By Bill Zeeble, KERA 90.1 reporter
Dallas, TX – Bill Zeeble, KERA 90.1 reporter: 4-, 5- and 6-year-olds romp around this room of wood and plastic blocks, a few computer terminals, a pseudo doctor's examination room, a mini-grocery, and a display of Mexican items. A few years ago, all this would've been in the way at Abercrombie and Fitch. But the clothing store pulled out. And now on the second level of Valley View Mall, next to Penney's, is the Dallas Children's Museum.
Susan Williams, Executive Director, Dallas Children's Museum: It's common for children's museums to start in places like this.
Zeeble: Susan Williams, who used to run a children's museum in New Braunfels, has been executive director of the Dallas Children's Museum since 1999, when it opened in an even smaller venue than in the mall.
Williams: Strip malls, retail centers, vacant storefronts are common because it's a grass-roots movement. You talk of this huge expansion of children's museums in last 20 years and certainly the last 10 years?that's how it's been happening.
Zeeble: If history's an indicator, it may take another 30 years or more for the Dallas Children's Museum to make its mark on the region. That's because the most revered children's museums, like Brooklyn's or Boston's, have been around for about a hundred years. They had persuasive, wealthy leaders who promoted the museums. The nation's largest children's museum, in Indianapolis, was founded 76 years ago. It's considered by many to be the best. David Wood handles the museum's traveling exhibits, one of which just retired after a 10-year tour. Wood says nearly all the museum's displays are hands-on and geared to kids 10 or younger, with a focus on more than science or natural history.

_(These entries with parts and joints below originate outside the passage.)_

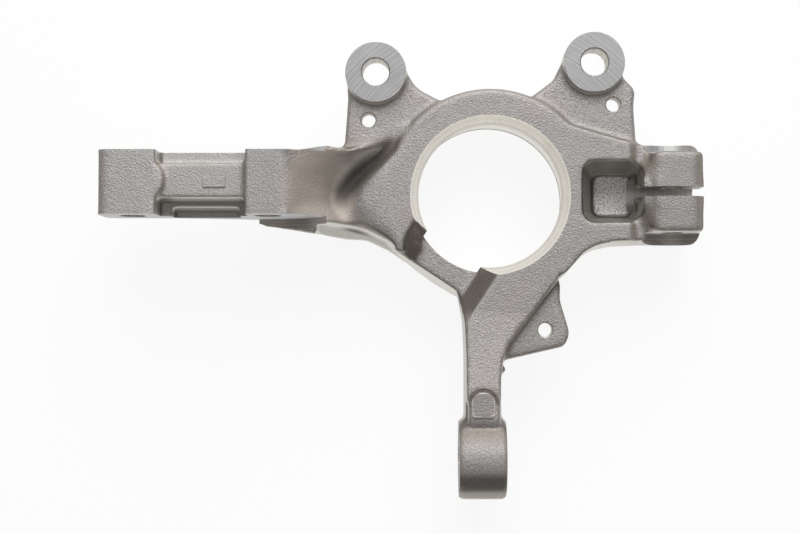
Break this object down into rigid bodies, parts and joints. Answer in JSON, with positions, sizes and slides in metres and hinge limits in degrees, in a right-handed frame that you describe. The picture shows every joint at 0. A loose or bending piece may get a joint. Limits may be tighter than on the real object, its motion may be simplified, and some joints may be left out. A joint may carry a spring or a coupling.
{
  "type": "steering knuckle",
  "caption": "Cast steering knuckle with a hub ring, two caliper lugs, a two-bolt strut arm, a steering arm with a tapered eye and a split clamp for the ball joint.",
  "frame": {"origin": "on the wheel bearing's axis, in the outboard face of the hub ring", "axes": "+Z inboard along the bearing's axis, +X down to the ball joint, -X up to the strut, -Y to the tie rod"},
  "size_m": [0.2772, 0.216, 0.0624],
  "materials": {
    "cast_iron": "shot-blasted casting with bright machined seats"
  },
  "bodies": {
    "root": {"steering_knuckle": "cast_iron"}
  },
  "joints": []
}
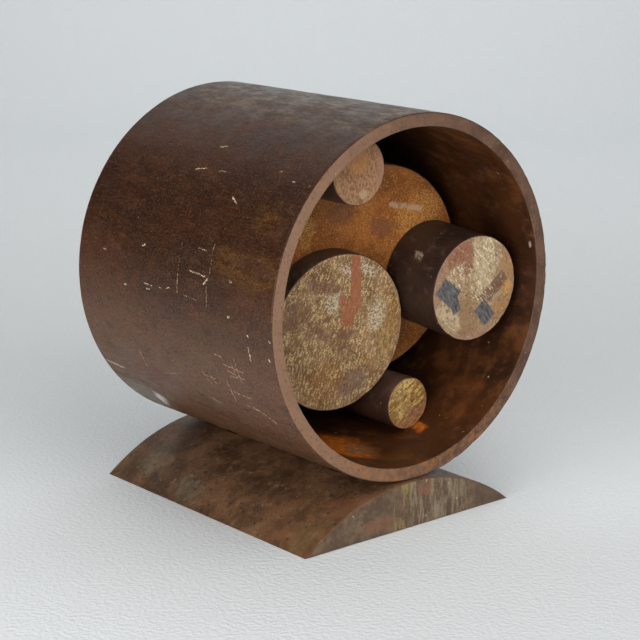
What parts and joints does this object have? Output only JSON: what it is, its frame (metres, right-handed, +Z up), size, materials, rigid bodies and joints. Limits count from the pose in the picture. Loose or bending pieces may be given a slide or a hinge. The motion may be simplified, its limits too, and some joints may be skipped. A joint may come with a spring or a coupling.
{
  "type": "magnetic desk sculpture",
  "caption": "Short rusted steel pipe lying on a round-topped steel base, with steel discs and rods held inside its open end by magnets and free to be pulled off.",
  "frame": {"origin": "on the ground under the middle of the object's box, which is under the pipe's axis", "axes": "+Z up, -Y out of the pipe's open front, +Y along the pipe towards its closed rear, +X to the right seen from the front"},
  "size_m": [0.1682, 0.1524, 0.1908],
  "materials": {
    "oxidised_steel": "dark red-brown oxidised steel, satin, worn bright on its edges",
    "orange_rust": "orange rusted steel, matt with a fine gold speckle",
    "tan_steel": "sawn steel with a thin tan and copper rust bloom",
    "pale_steel": "sawn steel, pale tan with bare blue-grey patches",
    "brass": "plain turned brass",
    "magnet_nickel": "nickel plate on the magnets"
  },
  "bodies": {
    "base": {"base_block": "oxidised_steel", "base_magnet_front": "magnet_nickel", "base_magnet_rear": "magnet_nickel", "base_sleeve_front": "brass", "base_sleeve_rear": "brass"},
    "pipe": {"pipe": "oxidised_steel", "back_plate": "oxidised_steel", "tack_weld_1": "oxidised_steel", "tack_weld_2": "oxidised_steel", "tack_weld_3": "oxidised_steel", "tack_weld_4": "oxidised_steel"},
    "upper_rod": {"upper_rod": "tan_steel", "upper_rod_magnet": "magnet_nickel", "upper_rod_sleeve": "brass"},
    "lower_rod": {"lower_rod": "tan_steel", "lower_rod_magnet": "magnet_nickel", "lower_rod_sleeve": "brass"},
    "disc_stack": {"large_disc": "orange_rust", "carrier_slug": "oxidised_steel", "carrier_front_magnet": "magnet_nickel", "carrier_front_sleeve": "brass", "carrier_rear_magnet": "magnet_nickel", "carrier_rear_sleeve": "brass"},
    "left_disc": {"left_disc": "tan_steel", "left_disc_magnet": "magnet_nickel", "left_disc_sleeve": "brass"},
    "right_slug": {"right_slug": "pale_steel", "right_slug_magnet": "magnet_nickel", "right_slug_sleeve": "brass"}
  },
  "joints": [
    {"name": "pipe_turn", "type": "hinge", "parent": "base", "child": "pipe", "pos_m": [0, 0, 0.1067], "axis": [0, 1, 0], "continuous": true},
    {"name": "upper_rod_pull", "type": "slide", "parent": "pipe", "child": "upper_rod", "axis": [0, -1, 0], "range_m": [0, 0.135]},
    {"name": "lower_rod_pull", "type": "slide", "parent": "pipe", "child": "lower_rod", "axis": [0, -1, 0], "range_m": [0, 0.135]},
    {"name": "stack_pull", "type": "slide", "parent": "pipe", "child": "disc_stack", "axis": [0, -1, 0], "range_m": [0, 0.15]},
    {"name": "left_disc_pull", "type": "slide", "parent": "disc_stack", "child": "left_disc", "axis": [-0.0601, -0.9967, -0.0541], "range_m": [0, 0.06]},
    {"name": "right_slug_pull", "type": "slide", "parent": "disc_stack", "child": "right_slug", "axis": [-0.0601, -0.9967, -0.0541], "range_m": [0, 0.06]}
  ]
}
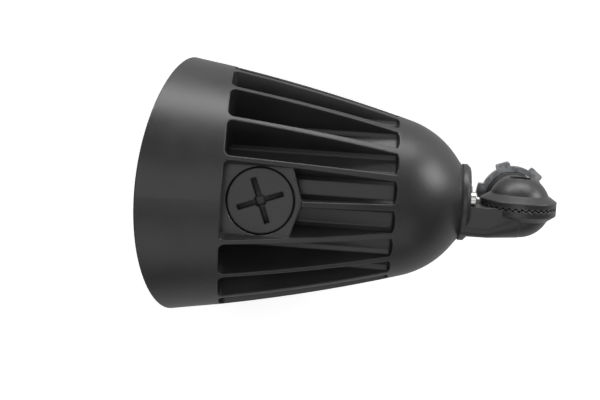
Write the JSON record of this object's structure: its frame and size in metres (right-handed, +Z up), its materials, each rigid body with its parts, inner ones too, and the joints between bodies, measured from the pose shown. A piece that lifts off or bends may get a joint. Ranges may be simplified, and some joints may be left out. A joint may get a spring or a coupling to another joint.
{
  "type": "landscape spotlight",
  "caption": "Finned bullet floodlight head with a slanted hood and a closing plug, tilting on a serrated knuckle over a hollow threaded stem with a lobed locknut.",
  "frame": {"origin": "on the stem's axis, where its free end starts, half a millimetre below the stem gasket that seats on the hub or cover", "axes": "+Z up along the stem, -Y the way the lamp shines at rest, X along the knuckle's pivot with the bolt head towards -X"},
  "size_m": [0.0958, 0.156, 0.0967],
  "materials": {
    "powder_coated_casting": "die-cast aluminium under fine-textured satin black powder coat",
    "clear_glass": "polished toughened flat glass",
    "black_rubber": "matt moulded silicone rubber",
    "black_ring": "satin black anodised aluminium",
    "stainless": "bright stainless steel",
    "mirror_aluminium": "spun bright-anodised aluminium",
    "plain_aluminium": "machined aluminium",
    "board_white": "white solder mask on an aluminium-cored board",
    "thermal_grey": "soft grey thermally conductive pad",
    "emitter_yellow": "yellow phosphor under clear silicone",
    "ceramic_white": "white ceramic",
    "driver_black": "black potted polyamide case",
    "wire_insulation": "silicone-insulated wire",
    "zinc_plate": "zinc-plated pressed steel"
  },
  "bodies": {
    "base": {"knuckle_base": "powder_coated_casting", "knuckle_seal": "black_rubber"},
    "head": {"housing": "powder_coated_casting", "lens": "clear_glass", "lens_gasket": "black_rubber", "lens_ring": "black_ring", "lens_ring_screws": "stainless", "reflector": "mirror_aluminium", "led_board": "board_white", "led_substrate": "ceramic_white", "led_emitter": "emitter_yellow", "board_screws": "stainless", "thermal_pad": "thermal_grey", "heat_spreader": "plain_aluminium", "spreader_screws": "stainless", "driver_case": "driver_black", "led_leads": "wire_insulation", "flange_gasket": "black_rubber", "knuckle_arm": "powder_coated_casting", "flange_screws": "stainless"},
    "plug_seal": {"plug_seal": "black_rubber"},
    "plug": {"plug": "powder_coated_casting"},
    "bolt_washer": {"bolt_washer": "stainless"},
    "knuckle_bolt": {"knuckle_bolt": "stainless"},
    "stem_gasket": {"stem_gasket": "black_rubber"},
    "locknut": {"locknut": "zinc_plate"}
  },
  "joints": [
    {"name": "knuckle_tilt", "type": "hinge", "parent": "base", "child": "head", "pos_m": [0, 0, 0.0273], "axis": [1, 0, 0], "range_deg": [-185, 5]},
    {"name": "plug_travel", "type": "slide", "parent": "head", "child": "plug_seal", "axis": [0, 0, 1], "range_m": [0, 0.011]},
    {"name": "plug_turn", "type": "hinge", "parent": "plug_seal", "child": "plug", "pos_m": [0, -0.0973, 0.06], "axis": [0, 0, 1], "range_deg": [-1, 2184]},
    {"name": "locknut_travel", "type": "slide", "parent": "base", "child": "stem_gasket", "axis": [0, 0, 1], "range_m": [-0.005, 0.0035]},
    {"name": "locknut_turn", "type": "hinge", "parent": "stem_gasket", "child": "locknut", "pos_m": [0, 0, 0.003], "axis": [0, 0, 1], "range_deg": [-993.3, 695.6]},
    {"name": "bolt_travel", "type": "slide", "parent": "base", "child": "bolt_washer", "axis": [-1, 0, 0], "range_m": [0, 0.003]},
    {"name": "bolt_turn", "type": "hinge", "parent": "bolt_washer", "child": "knuckle_bolt", "pos_m": [0, 0, 0.0273], "axis": [-1, 0, 0], "range_deg": [-1, 1543.9]}
  ],
  "couplings": [
    {"joint": "plug_turn", "follows": "plug_travel", "rad_per_m": 3463.7},
    {"joint": "locknut_turn", "follows": "locknut_travel", "rad_per_m": 3463.7},
    {"joint": "bolt_turn", "follows": "bolt_travel", "rad_per_m": 8976}
  ]
}
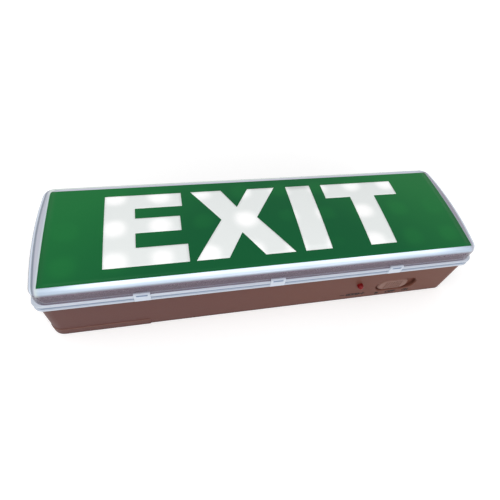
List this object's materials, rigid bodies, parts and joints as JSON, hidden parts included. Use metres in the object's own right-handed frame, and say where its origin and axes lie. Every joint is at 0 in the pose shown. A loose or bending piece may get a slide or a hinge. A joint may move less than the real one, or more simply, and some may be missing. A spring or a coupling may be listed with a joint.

David Wood, Indianapolis Children's Museum: We have humanity-based exhibits, world cultures, history. We're talking about doing an exhibit on the power of children and how children have changed the world.
Zeeble: So the Indianapolis Children's Museum may, for example, highlight the brief life of Ryan White, the Indiana boy who contracted AIDS in the 1980's, then educated the public about a disease many knew little about, or were scared to ask. One overriding goal of all children's museums is to make the experience memorable, and also to make it fun, so that children will become lifelong learners and museum-goers. That's according to Lou Cassagrande, president of both the Boston Children's Museum, and the Association of Children's Museums.
Lou Cassagrande, President, Boston Children's Museum and President, Association of Children's Museums: We focus on the whole child. We're not focused on a discipline like just science, or natural history. We're not trying to teach content, we're trying to inspire creative play and learning. Children's museums are designed to bring out the genius of each child. That's our sound-bite but we mean it. Children's museums, literally, from the moment kids see them, the moment they enter them, to the moment they leave, they know they own that museum.
Zeeble: Cassagrande invited Dallas Mayor Laura Miller to address his museum association last week, because of her own experiences as a child.
Dallas Mayor Laura Miller: My first experience was at Boston's Children's Museum. I loved it. Was I aware that there was a Dallas Children's Museum? No. Should I take my kids there? Yes. Tell me where it is!
Zeeble: That's what Becky Wadsworth's 6-year-old son said when the family moved here from Houston ten years ago. Her boy was in love with the Houston Children's Museum, so she got involved in creating the Dallas Children's Museum. She's now its board president, and has seen slow progress despite her son's growing pessimism.
Becky Wadsworth, President of the board and founding board member: He would say to me, 'Mom, you're never going to have it, you're never going to have it.' So now I say, 'Well, we're going up to the museum, the one I was never going to have.' And now he'll be volunteering here.
Zeeble: Wadsworth and her board are now trying to map the future of the Dallas Children's Museum, hoping it will get them to a bigger, better funded space, with more sophisticated displays that can reach more visitors. For KERA 90.1, I'm Bill Zeeble.